Così il prelato prima di salutare i detenuti promette che “questa è stata la mia prima volta qui al penale, ma non sarà l’ultima.”

Mentre il vescovo Francesco Beschi stringe le mani a tutti i presenti, un uomo alto con la felpa grigia, la voce profonda, i capelli radi e ormai bianchi gli chiede: “Stasera può dire una preghiera per noi?” Lui sorride e risponde affermativamente.

Il sole sta ormai per tramontare. La cappella della sezione circondariale è gremita di detenuti. Qui è in programma la messa natalizia del vescovo. “Vogliamo ricordare don Fausto Resmini. Sono quasi quattro anni che manca ma è sempre nei nostri cuori.” Inizia così il saluto letto da un detenuto massiccio con la voce ferma. Un velo di commozione lo accarezza ripensando all’ex cappellano a cui è dedicata la casa circondariale di via Gleno. Dopo il ringraziamento al vescovo “che ci aiuta e ci guida” l’uomo continua pregando per le guerre che affliggono il mondo e “per l’oscenità dei femminicidi, sempre più frequenti.” 

Dopo quest’analisi lucida e precisa dell’attualità, il detenuto non risparmia critiche a chi governa, mettendo in luce i problemi che gravano sulle loro vite e su tutto il sistema carcerario italiano.
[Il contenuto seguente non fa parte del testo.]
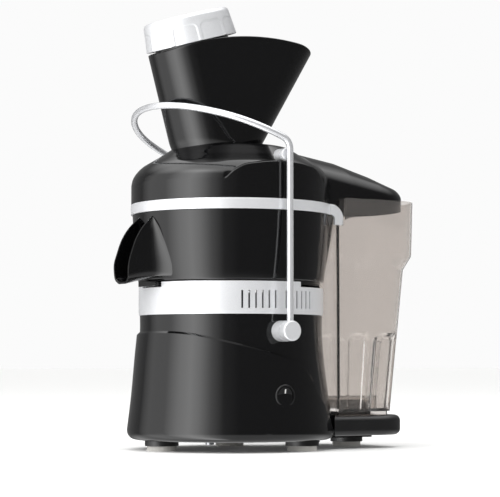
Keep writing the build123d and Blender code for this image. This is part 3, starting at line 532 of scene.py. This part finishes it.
def spoutShell(setup):
    # each line from root to lip is a parabola pulled in at the bend; the inside is the lip's U carried straight back
    share = np.linspace(-1, 1, 81)
    side = np.sign(share)[:, None] * (1, 0, 0) + (0, 1, 1)
    root, bend, lip = (through(setup[name], np.abs(share)) * side for name in ("root", "bend", "lip"))
    t = np.linspace(0, 1, 30)[:, None, None]
    radius = np.interp(root[:, 2], setup["wallLevels"], setup["wallOutside"])
    root[:, 1] = np.sqrt(radius**2 - root[:, 0] ** 2) - setup["sunk"]
    weight = 2 * t * (1 - t) * setup["pull"]
    outer = ((1 - t) ** 2 * root + weight * bend + t**2 * lip) / ((1 - t) ** 2 + weight + t**2)
    wall = setup["wall"]
    narrow = np.array((1 - wall / setup["lipHalf"], 1, 1))
    lift = wall * (1 - step(0.2, 0.42, np.abs(share)))[:, None] * (0, 0, 1)
    innerLip = lip * narrow + lift
    innerRoot = stacked(innerLip[:, 0], setup["insideEnd"], bend[:, 2] + lift[:, 2] + 1)
    inner = innerRoot + (innerLip - innerRoot) * t
    place = lambda sheet: stacked(sheet[..., 0], -sheet[..., 1], sheet[..., 2])
    return slab(place(outer), place(inner))


def addBowl(setup):
    bowl = makeMesh("juice_bowl_shell", [bowlShell(setup)])
    combine(bowl, makeMesh("mouth", [beam(setup["mouth"], *setup["mouthReach"])]), "DIFFERENCE")
    finishPiece(bowl, "gloss_black", stands=["juice_bowl"], crease=32)
    finishPiece(makeMesh("beak_spout", [spoutShell(setup)]), "gloss_black", crease=40, bevel=0.35)
    tab = rounded(setup["catch"], 4)
    across = setup["catchHalf"] * np.linspace(-1, 1, 9)[:, None]
    catch = makeMesh("bowl_catch", [ring(stacked(across, tab[:, 0], tab[:, 1]))])
    finishPiece(catch, "gloss_black", crease=32)


addBowl(bowlSetup)
print("bowl made")


# the motor's front skirt
skirtSetup = {
    "outside": [(20, 103.5), (48.5, 100), (98.5, 95.5), (118, 93.5)],
    "inside": [(20, 102.15), (48.5, 98.05), (98.5, 92.35), (118, 91.8)],
    # the swept top edge: distance behind the axis, level
    "edge": [(-104, 117), (-88, 116), (-50, 106), (0, 92.5), (27, 82), (48, 57), (63, 40), (72, 24)],
    "bottom": 20,
    "soft": 2.2,
    "end": 72,  # how far behind the axis it reaches
}


def addSkirt(setup):
    # for each direction round the base the wall runs up to the swept edge and rolls over it
    turn = np.linspace(-1, 1, 241)
    full = np.pi - np.arccos(setup["end"] / 103)
    angle = (turn * full)[:, None]
    outside, inside = np.array(setup["outside"], float), np.array(setup["inside"], float)
    top = np.full_like(angle, 60.0)
    for _ in range(40):  # the edge's level depends on the wall's radius there, and the radius on the level
        radius = np.interp(top, outside[:, 0], outside[:, 1])
        top = 0.5 * top + 0.5 * through(setup["edge"], -radius * np.cos(angle))[..., 0]
    top = np.maximum(top, setup["bottom"] + 1.5)
    level = setup["bottom"] + (top - setup["bottom"]) * np.linspace(0, 1, 50)
    out = through(outside, level)[..., 0]
    rim = through(inside, level)[..., 0]
    below = np.clip((level - (top - setup["soft"])) / setup["soft"], 0, 1)
    out = out - (1 - np.sqrt(1 - below**2)) * (out - rim) * 0.96
    radius = np.concatenate([out, rim[:, ::-1]], 1)
    height = np.concatenate([level, level[:, ::-1]], 1)
    grid = stacked(radius * np.sin(angle), -radius * np.cos(angle), height)
    skirt = makeMesh("motor_skirt", [ring(grid)])
    finishPiece(skirt, "gloss_black", stands=["front_skirt"], crease=30)


addSkirt(skirtSetup)
print("skirt made")


# the pusher's cap
capSetup = {
    "lean": 15.6,
    "foot": (-17.6, 300.5),  # where the tube's axis meets the dome: distance behind the drive axis, level
    "low": 106.3,
    "high": 134.8,
    "radius": 46,
    "taper": 6.7,  # degrees
    "crown": 5.5,
    "flutes": 10,
    "fluteDepth": 0.7,
    "fluteTop": 125,
}


def leaned(grid, setup):
    # from the tube's own coordinates to the object's
    lean = np.radians(setup["lean"])
    x, y, z = grid[..., 0], grid[..., 1], grid[..., 2]
    return stacked(x, y * np.cos(lean) - z * np.sin(lean) + setup["foot"][0],
                   y * np.sin(lean) + z * np.cos(lean) + setup["foot"][1])


def addPusherCap(setup):
    # a tapered round cap with a rolled crown; shallow flutes round its side end in soft arches
    low, high, radius, crown = setup["low"], setup["high"], setup["radius"], setup["crown"]
    drop = np.tan(np.radians(setup["taper"]))
    side = np.linspace(low, high - crown, 44)
    bend = np.linspace(0, np.pi / 2, 14)[1:]
    shoulder = radius - drop * (high - crown - low)
    r = np.concatenate([[0, radius - 4, radius - 0.8], radius - drop * (side - low),
                        shoulder - crown * (1 - np.cos(bend)), [shoulder * 0.45, 0]])
    crownZ = high - crown + crown * np.sin(bend) - 0.6 * (1 - np.cos(bend))
    z = np.concatenate([[low, low, low], side, crownZ, [high, high]])
    z[3] += 0.6  # the soft lower edge
    angle = np.linspace(0, 2 * np.pi, 385)[:, None]
    wave = np.abs(np.mod(angle / (2 * np.pi) * setup["flutes"], 1) - 0.5) * 2  # 0 mid flute, 1 at its edges
    arch = setup["fluteTop"] - 9 * wave**6
    cut = (1 - step(0.8, 0.93, wave)) * (1 - step(arch - 2.4, arch, z)) * (np.arange(len(r)) > 2)
    r = r - setup["fluteDepth"] * cut
    grid = leaned(stacked(r * np.sin(angle), -r * np.cos(angle), z + 0 * angle), setup)
    cap = makeMesh("pusher_cap_fluted", [ring(grid)])
    finishPiece(cap, "silver_trim", body="pusher", stands=["pusher_cap"], crease=28)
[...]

In particolare le rimostranze sono legate alla circolare del Dipartimento dell’amministrazione penitenziaria datata 20 novembre 2023. Con questo documento il Dap ha imposto la chiusura delle celle per 20 ore al giorno. “In queste nuove condizioni non possiamo più camminare o passeggiare” lamenta il detenuto, che però aggiunge: “Ringraziamo la casa circondariale di Bergamo che si impegna per farci proseguire le attività trattamentali, laboratori e scuola.” 

La situazione è sempre più difficile per la comunità carceraria anche a causa dal sovraffollamento. In via Gleno ci sono 556 detenuti nonostante la capienza massima dovrebbe essere di 319. Per tutto questo il detenuto conclude con un appello alle autorità: “Vi invitiamo a riflettere su misure alternative della pena, pensando al sovraffollamento e allo spazio vitale all’interno delle celle.”

Monsignor Beschi nell’omelia parla a braccio. È in piedi davanti all’altare, con il microfono saldo nella mano destra e cita Nanni Moretti: “le parole sono importanti”, ma aggiunge “devono corrispondere ai fatti. È questo che noi celebriamo. Gesù non è l’ologramma di Dio. Si è fatto uomo per noi.”

Dalle finestre strette e lunghe si scorge l’alone del tramonto punteggiato dalle luci artificiali dei lampioni. I cortili interni del carcere sono deserti e freddi. L’orto schiacciato tra le sbarre è ordinato e ben tenuto. La gente fuori corre alla ricerca degli ultimi regali natalizi. Prima di riattraversare la serie di varchi chiusi a chiave il vescovo dona ai detenuti un messaggio di vicinanza: “Anche Gesù è nato in miseria ed è morto condannato. Ha attraversato tutta la nostra umanità” e di fiducia: “Gesù viene e apre le porte. Nessuno può disperare in Dio.”